Pembalikan cepat ini membuat arus permintaan melonjak, malah terlalu cepat terjadi ketika sistem ekonomi nasional sudah terlanjur bersiap menghadapi resesi panjang.
Lonjakan permintaan barang ini membuat pelabuhan-pelabuhan tak bisa menampung barang yang mendadak membesar. Rantai pasokan global pun menjadi kacau.
Ongkos jasa dan pengiriman pun meroket yang membuat perusahaan-perusahaan terpaksa membebankan harga lebih tinggi untuk barang yang sebenarnya sudah mahal bagi konsumen yang selama pandemi terpaksa berhemat karena aliran pendapatan tersendat atau bahkan terhenti.
Keadaan rumit ini praktis membuat harga-harga melambung sehingga inflasi tak terhindarkan. Dan ini sudah terjadi berbulan-bulan sejak ekonomi mulai menggeliat kembali.
Karena inflasi terus terjadi, The Fed bisa saja terpaksa menaikkan suku bunga pinjaman. Dan ini dipastikan diikuti bank sentral-bank sentral seluruh dunia karena posisi The Fed yang sudah menjadi "bank-nya bank sentral lain" di seluruh dunia.
Dan suku bunga yang tinggi jelas menyulitkan siapa pun karena membuat gairah usaha terhambat dan kegiatan ekonomi tidak se-ekspansif seperti diinginkan, justru ketika dunia usaha sudah ingin berlari cepat setelah dibuat lumpuh oleh pandemi.
Inflasi juga menjadi sentimen buruk di bursa saham, termasuk Wall Street yang merupakan benchmark dunia karena fluktuasi harga saham Wall Street mempengaruhi perekonomian global mengingat bursa ini telah menjadi hub perdagangan pasar keuangan global.

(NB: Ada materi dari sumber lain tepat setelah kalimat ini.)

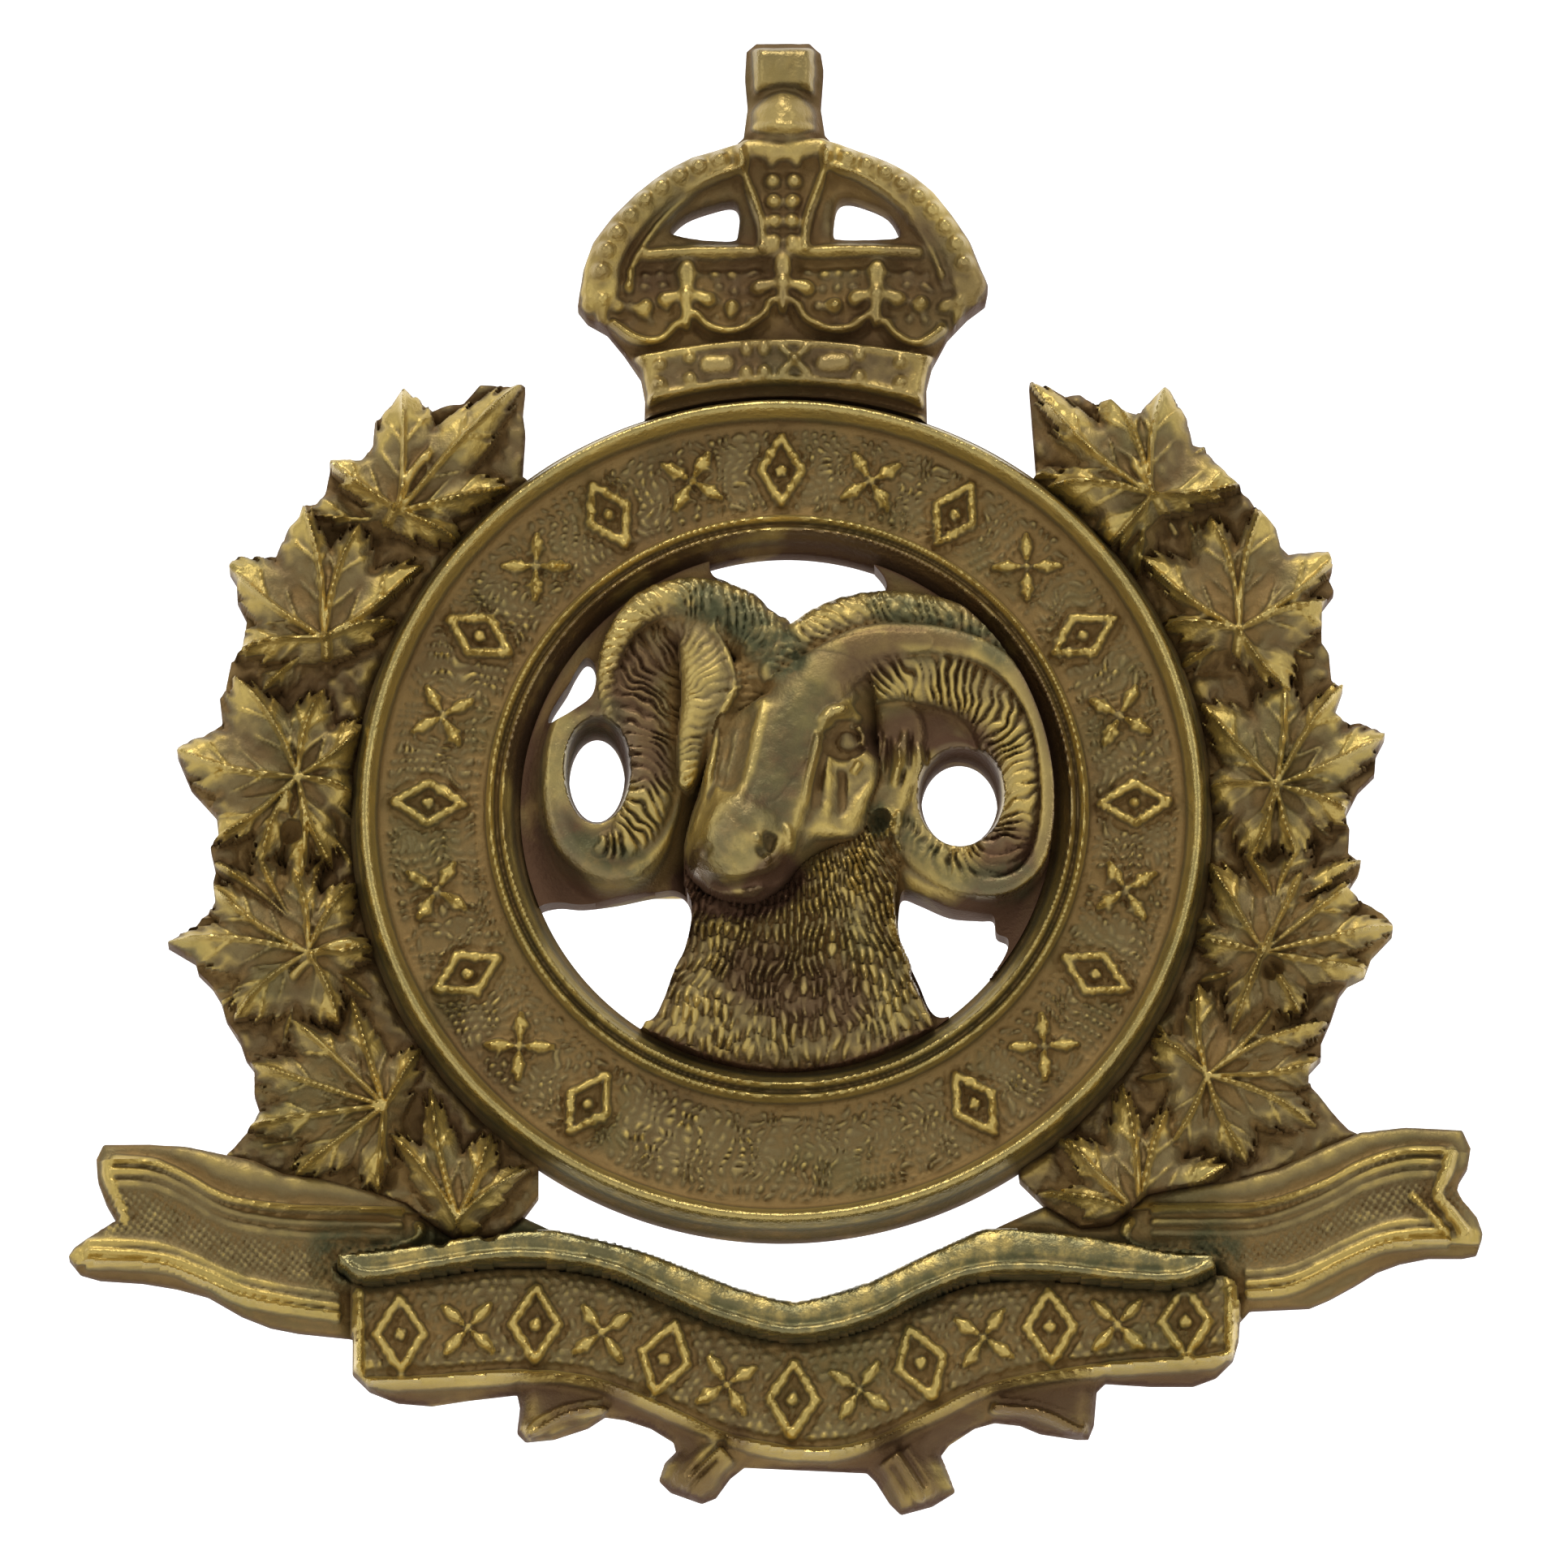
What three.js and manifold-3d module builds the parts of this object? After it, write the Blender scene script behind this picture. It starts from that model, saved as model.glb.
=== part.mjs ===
// Military cap badge: a die-struck brass plate with a crown, a pierced circlet holding a
// ram's head, a maple-leaf wreath and a folded scroll. Two copper wire loops are brazed to
// its back, and a folded split pin slides through both loops behind the cap's cloth.
//
// Millimetres. The badge is drawn as a relief: x to the viewer's right, y up the badge and
// z out of its face, with z = 0 on the plane of its back. The last lines turn the relief
// upright, so that the face looks along -Y and the crown points along +Z.
import * as THREE from 'three';
import { mergeVertices } from 'three/addons/utils/BufferGeometryUtils.js';
import Module from 'manifold-3d';

const wasm = await Module();
wasm.setup();

// ---- driving dimensions ----
const SHEET = 1.0;            // thickness of the struck metal
const VOID_RADIUS = 9.4;      // pierced centre of the circlet
const FIELD_INNER = 10.9;     // stippled field of the circlet, between its two beads
const FIELD_OUTER = 14.2;
const CIRCLET_RADIUS = 15.2;
const FIELD_HEIGHT = 1.3;
const BEAD_HEIGHT = 2.2;
const WREATH_HEIGHT = 1.2;
const LEAF_HEIGHT = 1.9;
const SCROLL_HEIGHT = 1.3;
const RIBBON_HEIGHT = 2.4;    // the ribbon's middle stands over its folded ends
const CROWN_HEIGHT = 1.5;
const ARCH_HEIGHT = 2.6;
const HORN_HEIGHT = 3.4;
const FACE_HEIGHT = 5.4;
const NECK_HEIGHT = 2.6;

const WIRE_RADIUS = 0.8;      // copper wire of the lugs
const LUG_X = 12.5;           // each lug's plane, left and right of the centre
const FITTINGS_Y = -0.45;     // the lugs and the pin sit a little below the centre
const FOOT_Y = 3.0;           // the lug's feet, above and below that line
const LUG_REACH = 8.2;        // how far a lug stands off the back
const FIT_GAP = 0.1;          // room left between pieces that touch
const BRAZE_RADIUS = 1.7;
const BRAZE_HEIGHT = 1.1;

const PIN_RADIUS = 0.85;      // the two half-round legs together
const PIN_DEPTH = 5.4;        // the pin's axis, behind the back
const PIN_TIP = 19.0;
const PIN_EYE_CENTRE = -17.3;
const PIN_EYE_RADIUS = 1.7;   // to the middle of the wire

// ---- solids ----
function solidOf(geometry) {
  const bare = geometry.clone();
  bare.deleteAttribute('normal');
  bare.deleteAttribute('uv');
  const merged = mergeVertices(bare, 1e-4);
  return new wasm.Manifold(new wasm.Mesh({
    numProp: 3,
    vertProperties: merged.attributes.position.array,
    triVerts: Uint32Array.from(merged.index.array),
  }));
}

function geometryOf(solid) {
  const mesh = solid.getMesh();
  const geometry = new THREE.BufferGeometry();
  geometry.setAttribute('position', new THREE.Float32BufferAttribute(mesh.vertProperties, 3));
  geometry.setIndex(Array.from(mesh.triVerts));
  geometry.computeVertexNormals();
  return geometry;
}

const join = (solids) => solids.reduce((sum, solid) => sum.add(solid));

const shapeOf = (points) => new THREE.Shape(points.map(([x, y]) => new THREE.Vector2(x, y)));

// Points along a smooth line through the given ones.
function smooth(points, steps) {
  const line = new THREE.SplineCurve(points.map(([x, y]) => new THREE.Vector2(x, y)));
  return line.getPoints(steps).map((p) => [p.x, p.y]);
}

// Points on an arc about the badge's centre, angles in degrees.
function arc(radius, from, to, steps = 24) {
  return Array.from({ length: steps + 1 }, (_, i) => {
    const angle = THREE.MathUtils.degToRad(from + ((to - from) * i) / steps);
    return [radius * Math.cos(angle), radius * Math.sin(angle)];
  });
}

function slab(points, bottom, top, bevel = 0) {
  const geometry = new THREE.ExtrudeGeometry(shapeOf(points), {
    depth: top - bottom - bevel,
    bevelEnabled: bevel > 0,
    bevelThickness: bevel,
    bevelSize: bevel,
    bevelOffset: -bevel,
    bevelSegments: 1,
    curveSegments: 12,
  });
  geometry.translate(0, 0, bottom);
  return solidOf(geometry);
}

// The outline drawn in towards its own middle, for the hollow behind a raised part.
function shrunk(points, share) {
  const middle = points.reduce((s, [x, y]) => [s[0] + x, s[1] + y], [0, 0]);
  const [mx, my] = middle.map((v) => v / points.length);
  return points.map(([x, y]) => [mx + (x - mx) * share, my + (y - my) * share]);
}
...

Yang pasti, Wall Street mempengaruhi langsung perekonomian AS, terutama sebagai patokan untuk tingkat kepercayaan konsumen dan referensi dalam mengambil keputusan investasi.
Contohnya ketika pasar modal bullish (tren harga saham naik) karena ekonomi yang kondusif bagi pertumbuhan, misalnya akibat inflasi yang rendah, maka kepercayaan kepada proyeksi ekonomi pun membesar. Dalam situasi ini konsumen akan cenderung berbelanja dan ini artinya perekonomian menjadi bergairah. Logika serupa terjadi pada sistem ekonomi lain di luar AS.
Sedangkan bagi perusahaan dan sektor bisnis, kondisi bullish membuat mereka memanfaatkan kenaikan harga saham untuk ekspansi modal dengan mengakuisisi aset perusahaan lain. Langkah ini bisa mempertinggi output ekonomi dan membuka lapangan kerja yang adalah sinyal baik bagi keseluruhan sistem ekonomi. Hal sebaliknya terjadi manakala pasar modal bearish (tren harga saham turun).
Dari gambaran ini, konteks pengaruh kenaikan inflasi AS terhadap sistem moneter global mungkin bisa dipahami. Bukan soal independen atau tidaknya sebuah perekonomian, tapi fakta sistem keuangan global sudah sangat terintegrasi sehingga manakala satu sakit bisa menulari yang lain, apalagi jika jantung sistem yang sangat terintegrasi itu yang sakit.